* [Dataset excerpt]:
::::

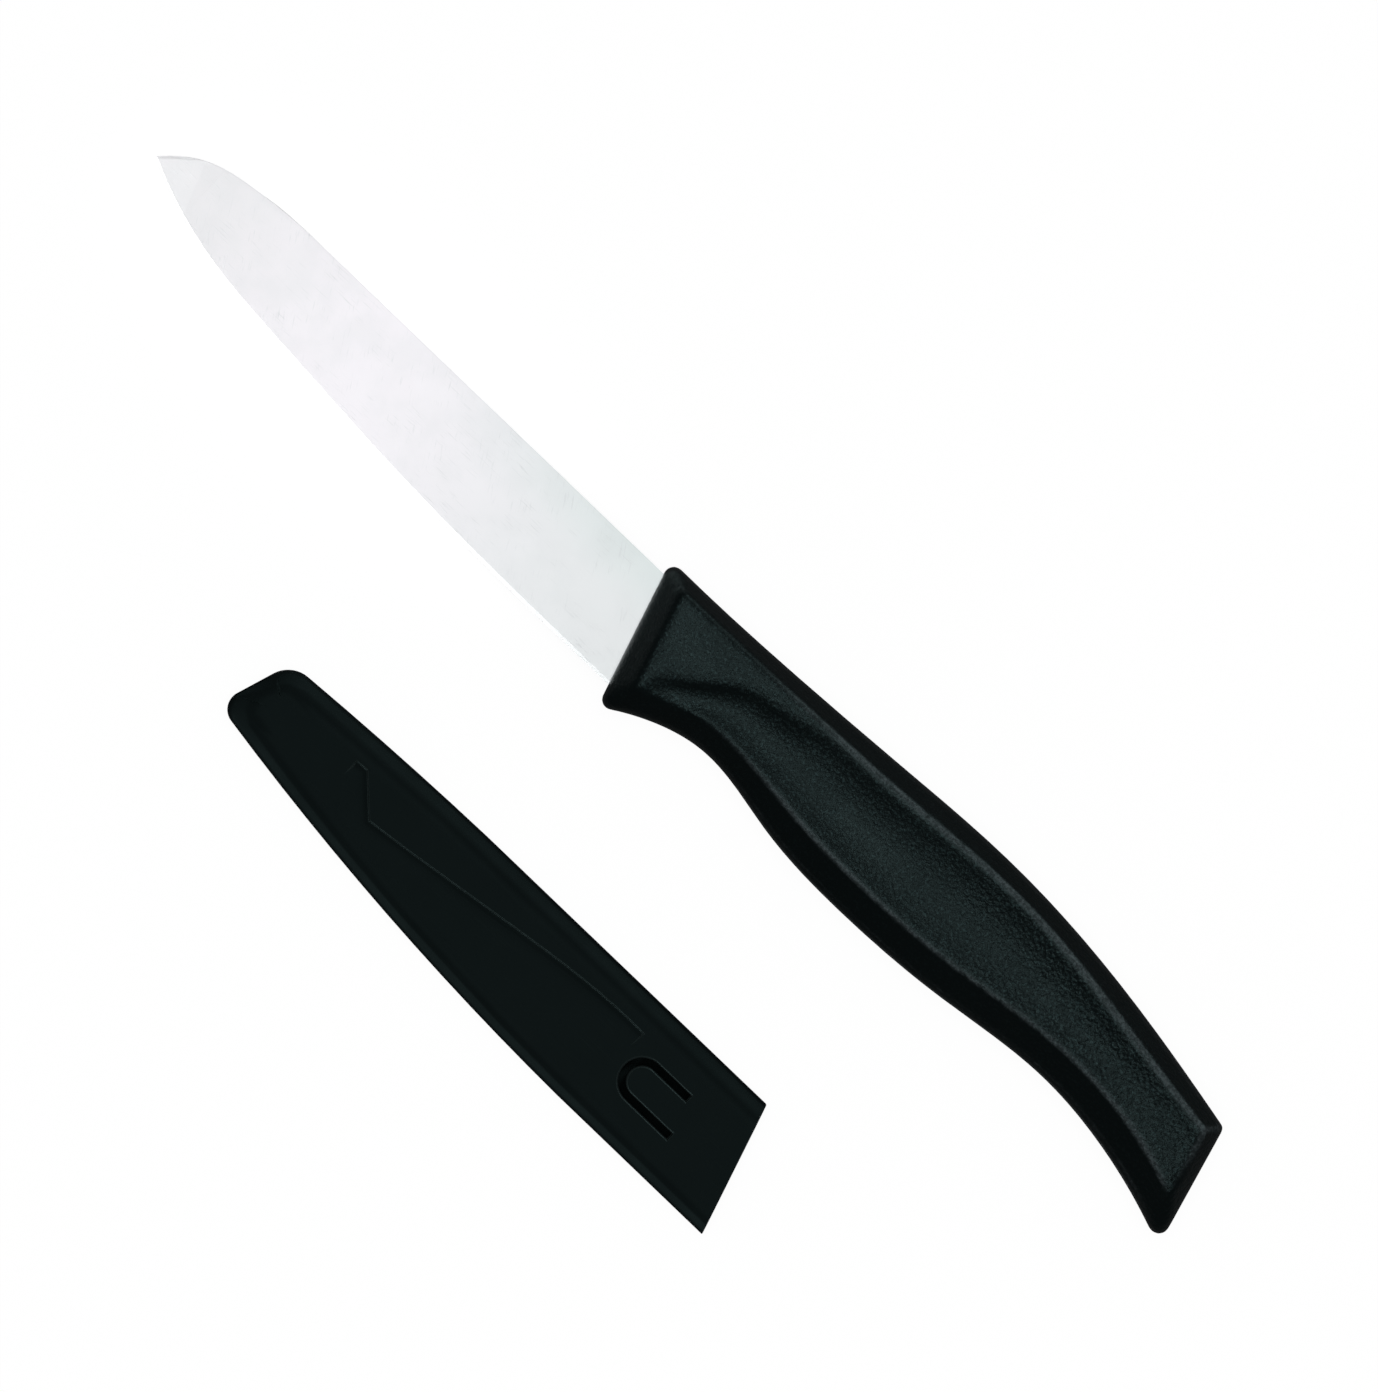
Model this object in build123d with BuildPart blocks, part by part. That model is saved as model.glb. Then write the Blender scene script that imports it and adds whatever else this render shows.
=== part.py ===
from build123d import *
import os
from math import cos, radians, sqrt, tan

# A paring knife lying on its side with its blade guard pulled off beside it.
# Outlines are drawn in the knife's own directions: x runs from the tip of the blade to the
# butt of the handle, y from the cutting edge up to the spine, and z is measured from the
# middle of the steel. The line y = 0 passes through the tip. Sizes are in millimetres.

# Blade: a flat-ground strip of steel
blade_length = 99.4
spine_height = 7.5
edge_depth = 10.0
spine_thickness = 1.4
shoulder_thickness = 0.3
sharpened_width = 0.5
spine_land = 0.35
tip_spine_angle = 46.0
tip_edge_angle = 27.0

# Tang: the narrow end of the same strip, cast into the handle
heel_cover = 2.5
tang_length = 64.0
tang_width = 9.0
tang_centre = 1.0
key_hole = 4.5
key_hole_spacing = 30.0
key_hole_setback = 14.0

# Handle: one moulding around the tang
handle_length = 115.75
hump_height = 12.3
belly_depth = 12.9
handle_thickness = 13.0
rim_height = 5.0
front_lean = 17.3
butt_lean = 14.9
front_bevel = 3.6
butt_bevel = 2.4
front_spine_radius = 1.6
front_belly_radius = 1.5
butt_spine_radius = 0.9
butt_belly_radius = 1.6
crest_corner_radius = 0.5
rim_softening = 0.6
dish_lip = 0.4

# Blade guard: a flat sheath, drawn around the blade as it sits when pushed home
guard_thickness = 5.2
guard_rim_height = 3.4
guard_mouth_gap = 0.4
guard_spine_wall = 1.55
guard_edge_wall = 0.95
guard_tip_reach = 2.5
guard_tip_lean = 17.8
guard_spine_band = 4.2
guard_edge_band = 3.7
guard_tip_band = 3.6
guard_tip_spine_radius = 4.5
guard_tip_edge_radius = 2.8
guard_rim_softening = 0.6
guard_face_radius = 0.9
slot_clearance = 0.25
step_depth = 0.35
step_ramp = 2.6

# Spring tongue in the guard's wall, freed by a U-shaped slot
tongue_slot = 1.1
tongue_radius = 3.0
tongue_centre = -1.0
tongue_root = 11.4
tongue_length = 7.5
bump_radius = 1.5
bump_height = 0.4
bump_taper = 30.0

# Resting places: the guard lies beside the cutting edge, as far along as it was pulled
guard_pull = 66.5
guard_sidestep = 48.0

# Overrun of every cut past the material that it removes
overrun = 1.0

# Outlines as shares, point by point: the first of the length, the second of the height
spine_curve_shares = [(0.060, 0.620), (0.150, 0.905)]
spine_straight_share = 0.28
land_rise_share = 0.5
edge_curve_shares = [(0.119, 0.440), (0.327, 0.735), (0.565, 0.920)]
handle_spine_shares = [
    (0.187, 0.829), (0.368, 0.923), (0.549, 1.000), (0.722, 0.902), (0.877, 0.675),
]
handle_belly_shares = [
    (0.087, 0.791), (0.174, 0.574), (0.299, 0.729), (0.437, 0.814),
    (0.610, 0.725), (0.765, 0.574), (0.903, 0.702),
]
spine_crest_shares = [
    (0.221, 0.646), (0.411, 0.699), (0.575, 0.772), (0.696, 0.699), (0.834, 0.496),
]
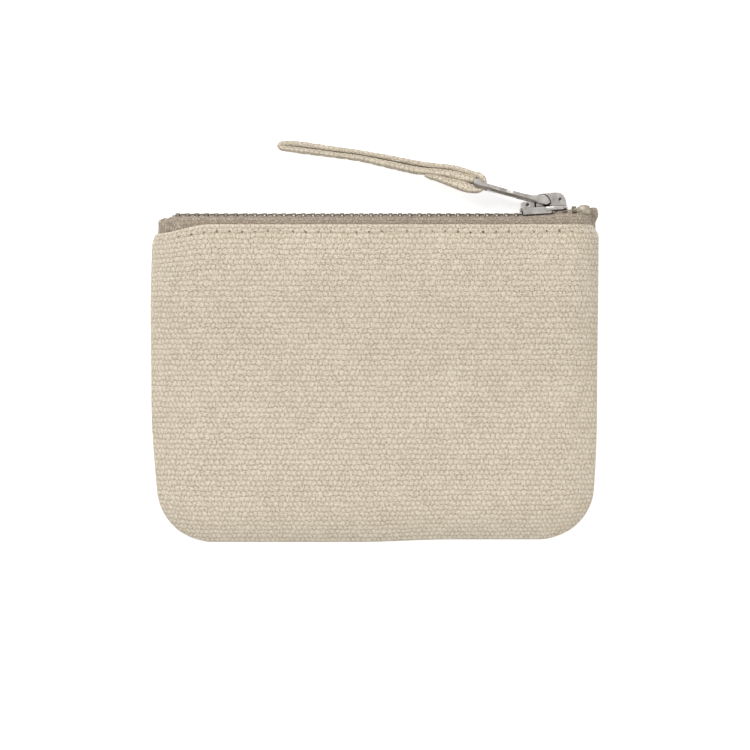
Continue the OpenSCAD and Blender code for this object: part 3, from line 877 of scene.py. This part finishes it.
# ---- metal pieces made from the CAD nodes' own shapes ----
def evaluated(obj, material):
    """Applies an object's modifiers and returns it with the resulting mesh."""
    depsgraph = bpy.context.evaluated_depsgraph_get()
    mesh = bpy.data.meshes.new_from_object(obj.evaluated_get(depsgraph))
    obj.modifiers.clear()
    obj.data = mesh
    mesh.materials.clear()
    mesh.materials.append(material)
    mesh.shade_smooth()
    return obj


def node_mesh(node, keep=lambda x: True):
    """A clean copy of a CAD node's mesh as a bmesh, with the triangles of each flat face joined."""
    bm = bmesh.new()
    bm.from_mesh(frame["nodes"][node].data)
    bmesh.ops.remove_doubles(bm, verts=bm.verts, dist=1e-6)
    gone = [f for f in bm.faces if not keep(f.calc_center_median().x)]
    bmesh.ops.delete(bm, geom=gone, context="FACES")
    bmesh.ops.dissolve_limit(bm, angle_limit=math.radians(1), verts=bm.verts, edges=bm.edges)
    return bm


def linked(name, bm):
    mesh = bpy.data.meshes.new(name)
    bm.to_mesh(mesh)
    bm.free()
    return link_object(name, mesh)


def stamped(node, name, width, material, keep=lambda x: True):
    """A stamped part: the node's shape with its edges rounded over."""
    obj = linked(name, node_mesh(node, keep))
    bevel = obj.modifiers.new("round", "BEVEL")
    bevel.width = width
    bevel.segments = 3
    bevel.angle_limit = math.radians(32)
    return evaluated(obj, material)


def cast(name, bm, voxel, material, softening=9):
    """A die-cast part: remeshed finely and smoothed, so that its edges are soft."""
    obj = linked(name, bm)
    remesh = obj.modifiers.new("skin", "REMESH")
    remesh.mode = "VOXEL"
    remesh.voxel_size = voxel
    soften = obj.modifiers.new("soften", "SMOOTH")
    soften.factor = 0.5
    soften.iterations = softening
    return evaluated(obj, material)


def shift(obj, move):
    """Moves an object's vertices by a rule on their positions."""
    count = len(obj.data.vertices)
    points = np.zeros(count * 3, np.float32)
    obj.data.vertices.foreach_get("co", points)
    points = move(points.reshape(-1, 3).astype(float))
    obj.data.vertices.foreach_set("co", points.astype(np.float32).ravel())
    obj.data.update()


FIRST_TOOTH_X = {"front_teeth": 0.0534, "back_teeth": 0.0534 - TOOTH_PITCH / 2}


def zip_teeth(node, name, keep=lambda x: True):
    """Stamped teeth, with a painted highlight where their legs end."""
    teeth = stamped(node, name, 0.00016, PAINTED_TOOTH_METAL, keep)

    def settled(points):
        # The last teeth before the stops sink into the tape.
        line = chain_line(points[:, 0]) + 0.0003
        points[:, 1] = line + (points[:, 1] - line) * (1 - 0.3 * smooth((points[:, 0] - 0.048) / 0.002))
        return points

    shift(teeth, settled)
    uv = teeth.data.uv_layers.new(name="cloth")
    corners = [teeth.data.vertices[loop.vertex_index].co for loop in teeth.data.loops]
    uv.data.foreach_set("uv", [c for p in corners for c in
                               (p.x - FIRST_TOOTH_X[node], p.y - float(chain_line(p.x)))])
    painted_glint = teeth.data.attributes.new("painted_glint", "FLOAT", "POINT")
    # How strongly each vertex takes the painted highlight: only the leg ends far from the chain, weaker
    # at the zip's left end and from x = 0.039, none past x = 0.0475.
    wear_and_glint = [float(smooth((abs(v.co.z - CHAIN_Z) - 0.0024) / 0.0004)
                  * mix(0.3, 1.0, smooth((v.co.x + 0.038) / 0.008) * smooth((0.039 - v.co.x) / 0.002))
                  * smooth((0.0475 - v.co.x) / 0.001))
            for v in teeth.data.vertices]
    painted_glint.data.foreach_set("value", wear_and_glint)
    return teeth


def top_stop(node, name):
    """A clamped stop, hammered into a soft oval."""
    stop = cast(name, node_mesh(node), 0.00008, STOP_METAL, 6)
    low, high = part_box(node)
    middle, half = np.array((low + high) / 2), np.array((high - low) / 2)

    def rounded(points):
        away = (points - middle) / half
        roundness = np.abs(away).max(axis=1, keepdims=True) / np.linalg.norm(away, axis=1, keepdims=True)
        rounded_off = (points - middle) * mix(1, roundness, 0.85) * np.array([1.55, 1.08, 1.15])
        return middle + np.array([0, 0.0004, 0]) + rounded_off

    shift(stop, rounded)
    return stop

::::

* [Short task]:
Pull out every line of the entries that includes the word "this".

* [Task answer]:
Model this object in build123d with BuildPart blocks, part by part. That model is saved as model.glb. Then write the Blender scene script that imports it and adds whatever else this render shows.
Continue the OpenSCAD and Blender code for this object: part 3, from line 877 of scene.py. This part finishes it.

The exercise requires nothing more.